Comme l’ont montré André Mach, Thomas David et Felix Bühlmann dans leur article (« La fragilité des liens nationaux ») sur les élites économiques, la cohésion de l’élite suisse s’appuie sur différents mécanismes de reproduction comme la densité des interrelations et le nombre de connexions avec les centres de décision politiques et administratifs. Il nous semble avoir montré grâce à l’analyse des profils sociologiques des présidents de Zofingue que leur présence dans cette instances de socialisation commune (parmi d’autres) et leurs parcours universitaires relativement similaires – notamment dans les mêmes filières de formation comme le droit, la théologie et les sciences – étaient des marqueurs relativement sûrs de leur appartenance à ce que nous avons défini comme l’élite (définition d’élite).
Réseau de connexion dans toutes les sphères de la société.
Les 178 présidents de notre échantillon, nonobstant la diversité et l’hétérogénéité de leurs formations ou professions, occupent quand même des postes importants dans les grandes institutions de la société, et possèdent le contrôle de la structure sociale dans les différentes sphères. Les présidents ne se limitent pas à exercer leurs professions de base mais sont impliqués dans de multiples institutions importantes et occupent des places de pouvoir dans ces associations, entreprises et groupes d’intérêts. Il est par exemple difficile d’y trouver un juriste qui a suivit une simple carrière d’avocat, ou un pasteur qui n’a pas participé activement à la vie spirituelle du canton.
Difficile de trancher entre lieu de sociabilité et lieu de socialisation.
L’approche que nous avons utilisé ne nous permet pas de confirmer que cette société d’étudiants soit un lieu de création et d’entrainement de l’élite. Toutefois, ce n’est pas une coïncidence si une grande partie des personnes de notre échantillon est devenue partie intégrante de l’élite vaudoise, suisse, ou internationale. Il est probable que l’accès aux hautes sphères de la société des membres de notre échantillon, puisse être expliqué par une multitude de facteurs (origine sociale, réseau) et par les différentes étapes de leur parcours dont Zofingue semble être un élément clé.
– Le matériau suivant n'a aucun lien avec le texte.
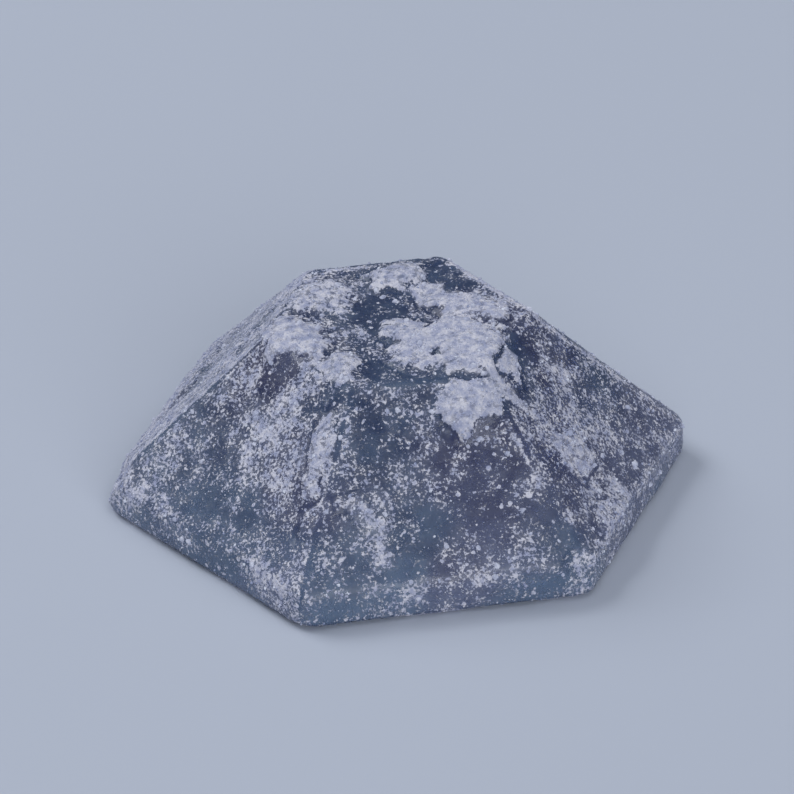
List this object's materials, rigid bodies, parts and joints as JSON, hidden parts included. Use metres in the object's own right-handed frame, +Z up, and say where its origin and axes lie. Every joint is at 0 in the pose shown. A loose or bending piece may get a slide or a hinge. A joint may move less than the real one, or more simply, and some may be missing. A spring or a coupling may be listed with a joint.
{
  "type": "hard tack candy",
  "caption": "Hard tack candy: a hexagonal boiled-sugar drop with a flat back, a thin upright rim, sloping facets and a small flat top, dusted with sugar.",
  "frame": {"origin": "bottom centre of the candy's bounding box, on the flat back it rests on", "axes": "+Z up, from the flat back to the small top face; +X across two opposite corners; -Y towards the facet that faces the viewer"},
  "size_m": [0.023, 0.0202, 0.0076],
  "materials": {
    "sugar_glass": "dark blue boiled sugar under a matt haze of sugar dust"
  },
  "bodies": {
    "root": {"candy": "sugar_glass"}
  },
  "joints": []
}
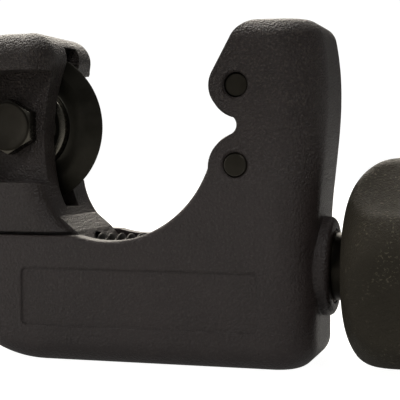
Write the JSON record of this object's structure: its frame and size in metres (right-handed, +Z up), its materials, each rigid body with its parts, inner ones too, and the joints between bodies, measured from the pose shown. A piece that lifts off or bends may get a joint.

En effet, le passage par Zofingue semble clairement être un atout pour assumer des postes haut placés dans la société et pour assumer des positions de pouvoir dans celle-ci.
Les profils des individus appartenant à ce réseau sont la cristallisation et l’illustration de figures dominantes représentatives de ce qui peut composer l’élite.
L’analyse des membres, et plus précisément des présidents de cette société d’étudiants – approche possible des manifestations du phénomène de la sociabilité – nous a permis de définir et d’illustrer relativement clairement la propension des membres de la société à s’inscrire dans des relations publiques collectives et à occuper l’espace public dans les différentes sphères de la société. En ceci, l’interdiction des femmes, par les statuts formels de la société, semble clairement péjorer l’accès de celles-ci aux sphères influentes. Zofingue semble donc reproduire et aider à la reproduction de la logique d’exclusion des femmes dans l’élite durant le XXe siècle.
Rupture et continuité montrée dans les formations et professions.
La diminution du nombre d’inscrits dans Zofingue VD nous montre bien les ruptures qui ont eu lieu pendant le XXe siècle. Si au début du siècle les formations en Théologie étaient fondamentales pour l’entrée dans les sphères élitaires, le XXe siècle a vu une évolution d’autres diplômes nécessaires pour l’accès au pouvoir. Il semble clairement que la société soit le bastion des apprentis juristes et ceci peut être perçu comme une continuité durant tout le siècle.
Enfin, en partant de nos résultats et du constat de l’importance de Zofingue dans les hautes sphères de la société, il nous semblerait intéressant pour une recherche future d’approfondir la compréhension du fonctionnement interne de la société. Malheureusement, la culture du secret cultivée entre les membres de l’association rendrait cette tâche relativement complexe à moins de s’infiltrer et de participer directement à la vie de la société.